WHAT TO PRODUCE — Your task is to quote exactly the run of lines that starts at the line containing "obj.matrix_world = world" and ends at the line containing "imported = [obj", including both.

PROVIDED MATERIAL —
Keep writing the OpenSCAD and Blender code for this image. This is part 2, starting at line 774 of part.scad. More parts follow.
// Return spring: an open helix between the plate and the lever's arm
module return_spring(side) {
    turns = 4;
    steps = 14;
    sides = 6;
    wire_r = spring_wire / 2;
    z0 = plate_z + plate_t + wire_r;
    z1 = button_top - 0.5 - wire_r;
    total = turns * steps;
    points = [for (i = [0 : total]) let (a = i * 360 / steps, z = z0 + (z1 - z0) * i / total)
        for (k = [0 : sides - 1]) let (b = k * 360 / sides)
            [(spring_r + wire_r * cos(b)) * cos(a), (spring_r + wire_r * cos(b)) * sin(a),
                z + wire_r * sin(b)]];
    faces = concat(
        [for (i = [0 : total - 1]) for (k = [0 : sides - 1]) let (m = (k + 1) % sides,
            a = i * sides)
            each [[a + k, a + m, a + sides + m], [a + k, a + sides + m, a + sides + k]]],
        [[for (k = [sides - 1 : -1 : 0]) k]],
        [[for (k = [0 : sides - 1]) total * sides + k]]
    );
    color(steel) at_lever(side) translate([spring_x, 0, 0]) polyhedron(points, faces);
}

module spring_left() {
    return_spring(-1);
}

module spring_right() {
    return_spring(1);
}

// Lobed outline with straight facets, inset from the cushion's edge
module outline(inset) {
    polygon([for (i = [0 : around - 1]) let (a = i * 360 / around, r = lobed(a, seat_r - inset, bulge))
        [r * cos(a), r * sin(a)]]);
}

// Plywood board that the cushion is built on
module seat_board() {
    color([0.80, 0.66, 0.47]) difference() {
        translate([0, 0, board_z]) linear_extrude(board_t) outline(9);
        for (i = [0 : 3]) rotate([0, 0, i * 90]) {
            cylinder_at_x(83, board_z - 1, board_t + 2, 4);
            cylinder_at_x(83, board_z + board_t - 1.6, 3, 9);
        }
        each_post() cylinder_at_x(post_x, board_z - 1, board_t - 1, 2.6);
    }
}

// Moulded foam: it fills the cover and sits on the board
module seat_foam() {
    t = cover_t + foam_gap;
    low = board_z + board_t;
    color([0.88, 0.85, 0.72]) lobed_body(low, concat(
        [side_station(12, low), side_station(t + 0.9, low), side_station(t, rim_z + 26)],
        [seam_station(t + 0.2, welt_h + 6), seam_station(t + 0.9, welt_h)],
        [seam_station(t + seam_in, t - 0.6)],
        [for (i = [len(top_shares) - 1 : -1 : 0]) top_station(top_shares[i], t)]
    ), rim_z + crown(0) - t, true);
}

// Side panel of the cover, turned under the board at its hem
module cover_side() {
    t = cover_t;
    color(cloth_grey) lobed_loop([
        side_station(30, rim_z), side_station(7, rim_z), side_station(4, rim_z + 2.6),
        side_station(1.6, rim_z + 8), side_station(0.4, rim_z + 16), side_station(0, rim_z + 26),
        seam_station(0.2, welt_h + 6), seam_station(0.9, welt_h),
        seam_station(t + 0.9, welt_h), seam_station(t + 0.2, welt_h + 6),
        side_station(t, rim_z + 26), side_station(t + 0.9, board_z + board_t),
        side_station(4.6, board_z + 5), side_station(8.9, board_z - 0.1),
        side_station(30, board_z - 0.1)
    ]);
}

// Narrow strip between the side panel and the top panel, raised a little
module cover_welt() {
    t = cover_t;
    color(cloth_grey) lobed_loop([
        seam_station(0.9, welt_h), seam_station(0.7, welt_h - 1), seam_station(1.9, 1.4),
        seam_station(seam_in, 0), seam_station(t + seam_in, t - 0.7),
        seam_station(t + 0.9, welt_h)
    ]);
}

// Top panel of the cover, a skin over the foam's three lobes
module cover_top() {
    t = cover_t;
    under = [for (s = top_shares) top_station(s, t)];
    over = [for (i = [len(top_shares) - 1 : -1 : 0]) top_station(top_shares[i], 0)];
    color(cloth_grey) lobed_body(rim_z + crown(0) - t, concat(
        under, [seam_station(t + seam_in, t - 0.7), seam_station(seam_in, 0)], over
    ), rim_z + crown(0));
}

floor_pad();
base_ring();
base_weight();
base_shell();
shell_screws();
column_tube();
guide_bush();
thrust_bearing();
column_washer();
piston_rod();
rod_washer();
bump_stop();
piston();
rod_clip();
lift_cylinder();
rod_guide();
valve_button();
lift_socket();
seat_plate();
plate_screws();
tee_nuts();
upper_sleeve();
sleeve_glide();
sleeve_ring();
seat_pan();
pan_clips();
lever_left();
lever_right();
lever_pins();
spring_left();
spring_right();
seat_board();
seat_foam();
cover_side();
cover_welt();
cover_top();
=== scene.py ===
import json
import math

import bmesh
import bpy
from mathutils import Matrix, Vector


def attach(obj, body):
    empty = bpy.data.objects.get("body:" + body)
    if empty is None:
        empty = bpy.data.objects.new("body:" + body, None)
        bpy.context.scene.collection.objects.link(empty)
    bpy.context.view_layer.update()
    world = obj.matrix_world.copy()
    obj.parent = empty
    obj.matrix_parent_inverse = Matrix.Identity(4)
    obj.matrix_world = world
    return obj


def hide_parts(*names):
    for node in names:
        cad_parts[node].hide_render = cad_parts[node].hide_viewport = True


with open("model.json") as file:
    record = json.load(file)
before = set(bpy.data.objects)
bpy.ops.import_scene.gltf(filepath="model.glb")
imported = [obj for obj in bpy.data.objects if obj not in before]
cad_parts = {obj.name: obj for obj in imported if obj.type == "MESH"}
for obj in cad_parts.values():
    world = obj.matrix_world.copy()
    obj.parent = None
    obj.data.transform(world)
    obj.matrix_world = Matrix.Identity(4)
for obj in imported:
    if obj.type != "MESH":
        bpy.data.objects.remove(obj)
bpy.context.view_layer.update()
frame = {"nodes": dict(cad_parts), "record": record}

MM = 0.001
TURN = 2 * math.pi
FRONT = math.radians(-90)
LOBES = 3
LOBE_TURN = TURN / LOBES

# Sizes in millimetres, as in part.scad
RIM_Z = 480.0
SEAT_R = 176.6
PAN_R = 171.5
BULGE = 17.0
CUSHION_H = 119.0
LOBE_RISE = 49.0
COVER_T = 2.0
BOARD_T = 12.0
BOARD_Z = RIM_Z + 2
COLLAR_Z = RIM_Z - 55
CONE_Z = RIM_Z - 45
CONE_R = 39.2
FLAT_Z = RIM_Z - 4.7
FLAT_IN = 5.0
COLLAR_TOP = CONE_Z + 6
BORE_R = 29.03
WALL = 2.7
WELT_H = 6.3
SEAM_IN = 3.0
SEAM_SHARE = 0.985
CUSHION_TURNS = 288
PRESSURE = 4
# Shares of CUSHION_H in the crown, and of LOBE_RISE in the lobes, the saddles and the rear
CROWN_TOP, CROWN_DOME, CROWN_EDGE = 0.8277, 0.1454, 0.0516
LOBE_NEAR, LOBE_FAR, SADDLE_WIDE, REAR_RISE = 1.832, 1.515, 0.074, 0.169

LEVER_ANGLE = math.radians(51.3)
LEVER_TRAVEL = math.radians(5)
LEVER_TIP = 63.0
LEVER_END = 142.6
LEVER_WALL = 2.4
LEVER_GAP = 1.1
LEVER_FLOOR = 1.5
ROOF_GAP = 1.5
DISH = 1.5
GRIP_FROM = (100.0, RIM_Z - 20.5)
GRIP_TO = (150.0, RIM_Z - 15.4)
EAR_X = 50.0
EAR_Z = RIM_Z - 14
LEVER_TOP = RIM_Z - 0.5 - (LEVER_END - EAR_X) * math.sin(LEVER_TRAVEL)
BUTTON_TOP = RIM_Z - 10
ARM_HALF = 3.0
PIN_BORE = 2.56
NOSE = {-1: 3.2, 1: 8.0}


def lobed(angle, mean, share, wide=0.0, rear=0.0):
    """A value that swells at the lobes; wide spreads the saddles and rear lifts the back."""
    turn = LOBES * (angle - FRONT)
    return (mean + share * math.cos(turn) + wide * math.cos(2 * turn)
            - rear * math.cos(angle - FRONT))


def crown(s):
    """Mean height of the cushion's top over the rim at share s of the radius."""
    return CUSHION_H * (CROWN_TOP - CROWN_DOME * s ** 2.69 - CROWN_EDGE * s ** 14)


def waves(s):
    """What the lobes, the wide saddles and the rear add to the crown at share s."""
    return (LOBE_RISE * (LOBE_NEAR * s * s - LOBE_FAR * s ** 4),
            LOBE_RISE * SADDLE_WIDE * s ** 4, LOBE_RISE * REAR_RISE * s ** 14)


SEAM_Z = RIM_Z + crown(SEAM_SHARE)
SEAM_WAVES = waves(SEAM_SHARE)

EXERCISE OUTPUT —
    obj.matrix_world = world
    return obj


def hide_parts(*names):
    for node in names:
        cad_parts[node].hide_render = cad_parts[node].hide_viewport = True


with open("model.json") as file:
    record = json.load(file)
before = set(bpy.data.objects)
bpy.ops.import_scene.gltf(filepath="model.glb")
imported = [obj for obj in bpy.data.objects if obj not in before]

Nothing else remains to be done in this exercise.